Sent from Petguide.com Free App


----------



## MowMow (Nov 6, 2010)

Regardless of the quality control issues right now, since they haven't recalled their canned foods I would go with the 13.2oz cans of EVO. You don't need to feed as much (Higher calorie), larger cans =cheaper price/ounce, and it's still good food.


----------



## Wannabe Catlady (Aug 6, 2012)

Ooo, good call! I forgot about the big cans. 


Sent from Petguide.com Free App


----------



## Carmel (Nov 23, 2010)

The large tins of EVO for sure. Any other grain free food is expensive and you won't likely find it for the price you want.

That said, I've never heard anyone talk about Nutrience on here. It does have brown rice, and I think the vitamin K isn't ideal either, but anyway... 13 oz for 1.50 at Petsmart on sale right now. Normally 2.00. Maybe it's a Canadian only food. I bought the duck and rabbit version and Jasper loves it. It'll be my Felidae replacement, since its price hike I've moved it out of the rotation.


----------



## DeafDogs&Cat (Mar 27, 2013)

I buy the big (dog food cans) of First Mate. It's the exact same formula for dogs and cats (taurine and all) I think they're $2.19 a can. It's brand new, so may not be avaliable most places... I'm just glad I can get it here, it's the best wet food I've ever found, and very affordable (unlike Ziwipeak)


----------



## sweetcuddles (Jun 30, 2013)

I get wet food for my cats. I get 9 Lives or whatever is on sale. Special Kitty is low cost, Friskies is also low cost. It would be cheaper to buy a case of wet cat food every month. That is what I do and I get cat litter with the cat food. Cost me about $20 a month.

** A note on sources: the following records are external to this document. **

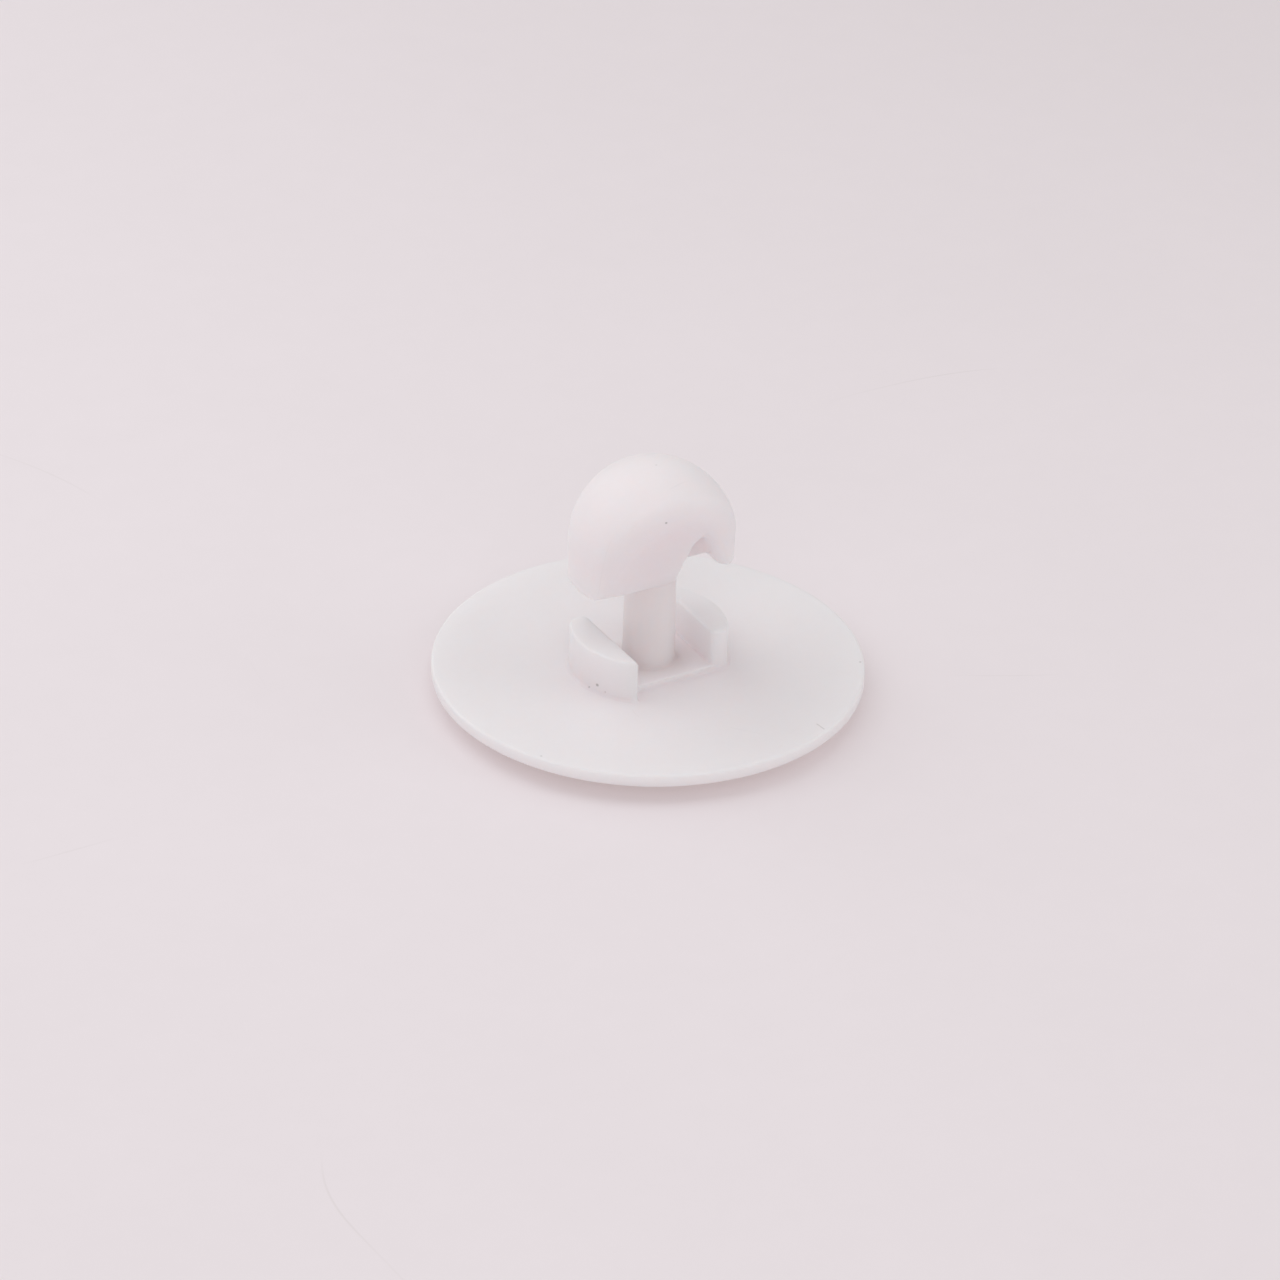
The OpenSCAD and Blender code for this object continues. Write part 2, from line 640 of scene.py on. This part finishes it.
@dataclass(frozen=True)
class Clip:
    """The whole clip, moulded in one piece.

    The net is kept out to join_radius, and the turned disc starts at ring_radius.
    """

    disc: CoverDisc
    blocks: CentringBlocks
    stem: Stem
    head: LockingHead
    foot_fillet: float = 0.16
    net_half: float = 4.72
    net_margin: int = 3
    join_radius: float = 4.15
    ring_radius: float = 4.6

    def distance(self, at: XYZ) -> Array:
        """Measures all that stands on the deck, and the deck itself.

        Args:
            at: X, Y and Z of the points.

        Returns:
            Signed distance, negative inside.
        """
        base = rounded_union(self.disc.distance(at), self.blocks.distance(at), self.foot_fillet)
        upper = self.head.distance(at, self.stem.distance(at))
        return rounded_union(base, upper, self.foot_fillet)

    def core(self) -> tuple[Surface, Array]:
        """Nets the blocks, stem, head and the deck round them.

        Returns:
            The net, and the points of its round open edge in order of their angle.
        """
        top = self.head.waist + self.head.radius
        half, margin = self.net_half, self.net_margin * SurfaceNet.pitch
        net = SurfaceNet((-half, -half, self.disc.deck - margin), (half, half, top + margin))
        surface = net.build(self.distance)
        quads = np.array(surface.faces)
        middle = surface.points[quads].mean(axis=1)
        quads = quads[np.hypot(middle[:, 0], middle[:, 1]) < self.join_radius]
        used, flat = np.unique(quads, return_inverse=True)
        quads = flat.reshape(quads.shape)
        points = surface.points[used]
        edges = np.stack([quads, np.roll(quads, -1, axis=1)], axis=2).reshape(-1, 2)
        pairs, count = np.unique(np.sort(edges, axis=1), axis=0, return_counts=True)
        rim = np.unique(pairs[count == 1])
        rim = rim[np.argsort(np.arctan2(points[rim, 1], points[rim, 0]))]
        return Surface(points, [tuple(q) for q in quads.tolist()], surface.normals[used]), rim

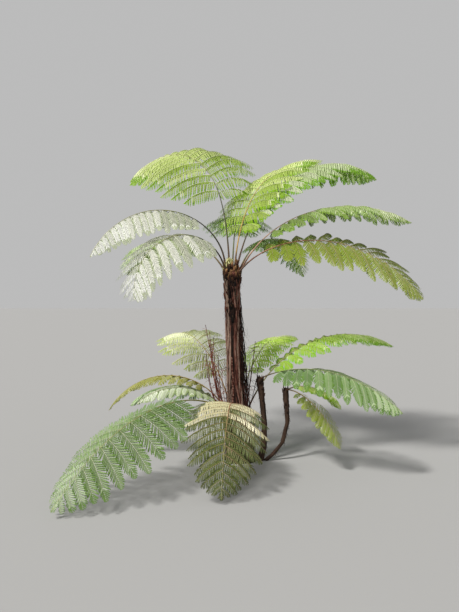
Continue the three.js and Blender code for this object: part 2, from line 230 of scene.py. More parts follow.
def mantle_tree():
    """Relief of a root mantle: broad ropes, fine roots between them, and knots."""
    tree, given, made = new_tree("root mantle", {
        "Rope depth": ("Float", 0.02),
        "Rope scale": ("Float", 3.4),
        "Root depth": ("Float", 0.006),
        "Knot depth": ("Float", 0.006),
        "Twist": ("Float", 0.7),
        "Seed": ("Float", 3.0),
        "Bark": ("Material", None),
    })
    wrap = reading(tree, "wrap", "FLOAT_VECTOR")
    parts = tree.nodes.new("ShaderNodeSeparateXYZ")
    tree.links.new(wrap, parts.inputs[0])
    turned = lay(tree, "ShaderNodeVectorRotate", {
        "Vector": wrap, "Axis": (0, 0, 1), "Angle": sums(tree, "MULTIPLY", parts.outputs[2], given["Twist"]),
    })

    def grain(stretch, scale, detail, shift):
        place = vectors(tree, "MULTIPLY", turned, stretch)
        return lay(tree, "ShaderNodeTexNoise", {
            "Vector": place, "W": sums(tree, "ADD", given["Seed"], shift), "Scale": scale,
            "Detail": detail, "Roughness": 0.55, "Distortion": 0.3,
        }, noise_dimensions="4D")

    def ridge(noise, sharpness):
        away = sums(tree, "ABSOLUTE", sums(tree, "SUBTRACT", sums(tree, "MULTIPLY", noise, 2.0), 1.0))
        fall = sums(tree, "MINIMUM", sums(tree, "MULTIPLY", away, RIDGE_FALL), 1.0)
        return sums(tree, "POWER", sums(tree, "SUBTRACT", 1.0, fall), sharpness)

    ropes = ridge(grain((1, 1, 0.2), given["Rope scale"], 1.0, 0.0), 0.7)
    roots = ridge(grain((1, 1, 0.1), 13.0, 2.0, 7.0), 0.8)
    knots = grain((1, 1, 2.6), 6.0, 3.0, 13.0)
    height = sums(tree, "ADD", sums(tree, "MULTIPLY", ropes, given["Rope depth"]),
                  sums(tree, "MULTIPLY", roots, given["Root depth"]))
    height = sums(tree, "ADD", height, swing_of(tree, knots, given["Knot depth"]))
    deep = sums(tree, "ADD", given["Rope depth"], given["Root depth"])
    relief = sums(tree, "DIVIDE", height, deep)
    marked = lay(tree, "GeometryNodeStoreNamedAttribute", {
        "Geometry": given["Geometry"], "Name": "relief", "Value": relief,
    }, data_type="FLOAT", domain="POINT")
    moved = lay(tree, "GeometryNodeSetPosition", {
        "Geometry": marked, "Offset": scaled(tree, reading(tree, "out", "FLOAT_VECTOR"), height),
    })
    bark = lay(tree, "GeometryNodeSetMaterial", {"Geometry": moved, "Material": given["Bark"]})
    tree.links.new(bark, made["Geometry"])
    return tree


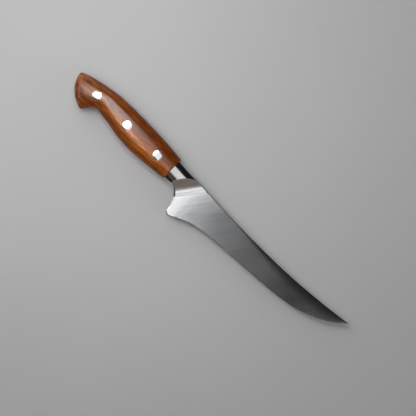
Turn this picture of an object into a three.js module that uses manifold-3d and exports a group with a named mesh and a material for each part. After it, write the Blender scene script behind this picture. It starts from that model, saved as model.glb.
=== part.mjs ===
// A forged boning knife with a full tang, two riveted wooden scales and a barrel bolster.
// Millimetres. The knife lies on its left side: x runs from the butt to the tip, y from the
// edge towards the spine, z up out of the right scale. Until the last step x is measured from
// the butt, y from the line through the rivets and z from the middle plane of the steel.

import * as THREE from "three";
import { mergeVertices } from "three/addons/utils/BufferGeometryUtils.js";
import Module from "manifold-3d";

const wasm = await Module();
wasm.setup();

// Handle, seen from the side
const handleLength = 113.2;
const backHeight = 14.4;
const backFrontHeight = 11.6;
const buttHeight = 5.6;
const buttCornerDrop = 1.6;
const beakReach = 20.4;
const beakDepth = 17.8;
const beakNose = 2.2;
const waistReach = 32.6;
const waistDepth = 8.2;
const bellyDepth = 13.7;
const bellyFrontDepth = 10.7;
const frontCorner = 1.9;

// Handle, seen from above
const handleThickness = 18;
const tangThickness = 2.6;
const sideWall = 1.2;
const crownWidth = 9.4;
const frontEdgeRound = 1.6;

// Bolster
const bolsterThickness = 14.6;
const bolsterRearHeight = 9.3;
const bolsterFrontHeight = 8.3;
const bolsterDrop = 9.2;
const bolsterReach = 40;
const bolsterShoulder = 15;
const rampRadius = 29;
const rampEnd = 34.6;
const rampAngle = THREE.MathUtils.degToRad(57);

// Blade
const heelOffset = 20.6;
const choilOffset = 6.4;
const bladeLength = 179.1;
const heelDepth = 30.7;
const heelCornerReach = 5.5;
const heelCornerDrop = 3.3;
const spineHeight = 8.4;
const tipHeight = 11.8;
const spineThickness = 2.4;
const tipThickness = 0.8;
const edgeThickness = 0.34;
const bevelWidth = 0.8;

// Rivets
const rearRivetReach = 24.3;
const frontRivetInset = 16.8;
const headDiameter = 8.3;
const headThickness = 1.6;
const barrelDiameter = 4.8;
const boreDiameter = 3.3;
const pinEndGap = 1.2;
const slideFit = 0.15;
const seatFit = 0.05;

// Overrun of a cut past the metal or wood that it goes through, and the little by which one
// surface is kept under another where two solids are joined
const overrun = 5;
const skin = 0.04;

const tangHalf = tangThickness / 2;
const landHeight = handleThickness / 2;
const seatHeight = landHeight - headThickness;
const bolsterHalf = bolsterThickness / 2;

const steel = new THREE.MeshStandardMaterial({ color: 0xb9bcbe, roughness: 0.32, metalness: 1 });
const wood = new THREE.MeshStandardMaterial({ color: 0x7a3a1e, roughness: 0.45, metalness: 0 });
const rivetSteel = new THREE.MeshStandardMaterial({
  color: 0xd8dadb,
  roughness: 0.22,
  metalness: 1,
});

const at = (x, y) => new THREE.Vector2(x, y);

// Points of an outline as shares of a length and of a height, from a start on the axis
const scaled = (shares, start, length, height) =>
  shares.map(([along, up]) => at(start + along * length, up * height));

// Height of an outline that runs forward all the way, read at one x
function heightOn(points) {
  return (x) => {
    const next = points.findIndex((p) => p.x >= x);
    if (next <= 0) return points[next ? points.length - 1 : 0].y;
    const a = points[next - 1];
    const b = points[next];
    return a.y + ((b.y - a.y) * (x - a.x)) / (b.x - a.x);
  };
}

// Upper outline of the handle, from the top of the butt to the rounded corner at the bolster
const backShares = [
  [0.01, 0.389],
  [0.045, 0.493],
  [0.12, 0.667],
  [0.233, 0.845],
  [0.345, 0.97],
  [0.5, 1],
  [0.683, 0.975],
  [0.833, 0.915],
];
function backOutline() {
  const cornerStart = handleLength - frontCorner;
  const path = new THREE.Path();
  path.moveTo(0, buttHeight - buttCornerDrop);
  path.lineTo(backShares[0][0] * handleLength, backShares[0][1] * backHeight);
  path.splineThru([
    ...scaled(backShares.slice(1), 0, handleLength, backHeight),
    at(cornerStart, backFrontHeight),
  ]);
  path.quadraticCurveTo(handleLength, backFrontHeight, handleLength, backFrontHeight - frontCorner);
  return path.getPoints(8);
}

// Lower outline: the butt's arc down to the beak, the beak's hollow up to the waist, the belly
const buttBendShares = [0.1, 0.62];
const beakHollowShares = [
  [0.16, 0.36],
  [0.55, 0.93],
];
const bellyShares = [
  [0.383, 0.708],
  [0.533, 0.925],
  [0.683, 1],
  [0.833, 0.915],
];
function bellyOutline() {
  const noseX = beakReach + beakNose;
  const noseY = -beakDepth + beakNose / 2;
  const hollowLength = waistReach - noseX;
  const hollowRise = -waistDepth - noseY;
  const [first, second] = beakHollowShares.map(([along, up]) =>
    at(noseX + along * hollowLength, noseY + up * hollowRise),
  );
  const cornerStart = handleLength - frontCorner;
  const path = new THREE.Path();
  path.moveTo(0, buttHeight - buttCornerDrop);
  path.quadraticCurveTo(
    buttBendShares[0] * beakReach,
    -buttBendShares[1] * beakDepth,
    beakReach - beakNose,
    -beakDepth + beakNose / 4,
  );
  path.quadraticCurveTo(beakReach + beakNose / 2, -beakDepth - beakNose / 4, noseX, noseY);
  path.bezierCurveTo(first.x, first.y, second.x, second.y, waistReach, -waistDepth);
  path.splineThru([
    ...scaled(bellyShares, 0, handleLength, -bellyDepth),
    at(cornerStart, -bellyFrontDepth),
  ]);
  path.quadraticCurveTo(
    handleLength,
    -bellyFrontDepth,
    handleLength,
    -bellyFrontDepth + frontCorner,
  );
  return path.getPoints(8);
}

// Spine and cutting edge of the blade, as shares of its length from the heel. Near the tip both
// follow the height of the tip, and before that the spine's height and the heel's depth.
const heelX = handleLength + heelOffset;
const spineShares = [
  [0.02, 1],
  [0.112, 0.893],
  [0.207, 0.775],
  [0.302, 0.7],
  [0.444, 0.65],
  [0.587, 0.665],
];
const spineTipShares = [
  [0.729, 0.576],
  [0.872, 0.762],
  [1, 1],
];
const edgeShares = [
  [-0.3, 1.6],
  [0.0, 1.03],
  [0.067, 0.865],
  [0.112, 0.75],
  [0.16, 0.675],
  [0.255, 0.602],
  [0.397, 0.552],
  [0.539, 0.505],
  [0.682, 0.43],
  [0.777, 0.336],
  [0.872, 0.14],
];
const edgeTipShares = [
  [0.943, 0.25],
  [1, 0.965],
];
const spineOutline = new THREE.SplineCurve([
  at(handleLength, bolsterRearHeight),
  at(handleLength + bolsterShoulder, bolsterFrontHeight),
  ...scaled(spineShares, heelX, bladeLength, spineHeight),
  ...scaled(spineTipShares, heelX, bladeLength, tipHeight),
]).getPoints(160);
const edgeOutline = new THREE.SplineCurve([
  ...scaled(edgeShares, heelX, bladeLength, -heelDepth),
  ...scaled(edgeTipShares, heelX, bladeLength, tipHeight),
]).getPoints(200);
const spineAt = heightOn(spineOutline);
const edgeAt = heightOn(edgeOutline);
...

Sent from Petguide.com Free App


----------



## Jakiepoo (Jan 5, 2013)

Yeah Nutrience is Canadian brand and isn't bad at all! Jake loves the duck and rabbit (dad makes fun since the cat gets duck and rabbit and we don't), but he isn't as fond of the chicken. Kind of wish they had more flavours :/

I would even recommend the Fancy Feast or you can get those big variety packs of 5 oz Friskies which are quite affordable, and something that may be easy for your friend to go about serving (1/2 can one meal, 1/2 next meal). 13oz cans are nice, but are a bit more of a hassle as far as feeding and storing for a day or so, and I don't know if that would turn your friend off. We fed our very over weight cat Friskies for her last few years, and she lost quite a few pounds on it.


----------



## Carmel (Nov 23, 2010)

I'm glad someone else has heard of the brand!! I don't usually venture to Petsmart, its prices are_ absurd_ on most foods but I happened to be there a week ago and saw it was on sale and checked the ingredients. I was impressed, especially since the duck and rabbit was the same price as the chicken version. They also had grain-free ones but they weren't at such a good price.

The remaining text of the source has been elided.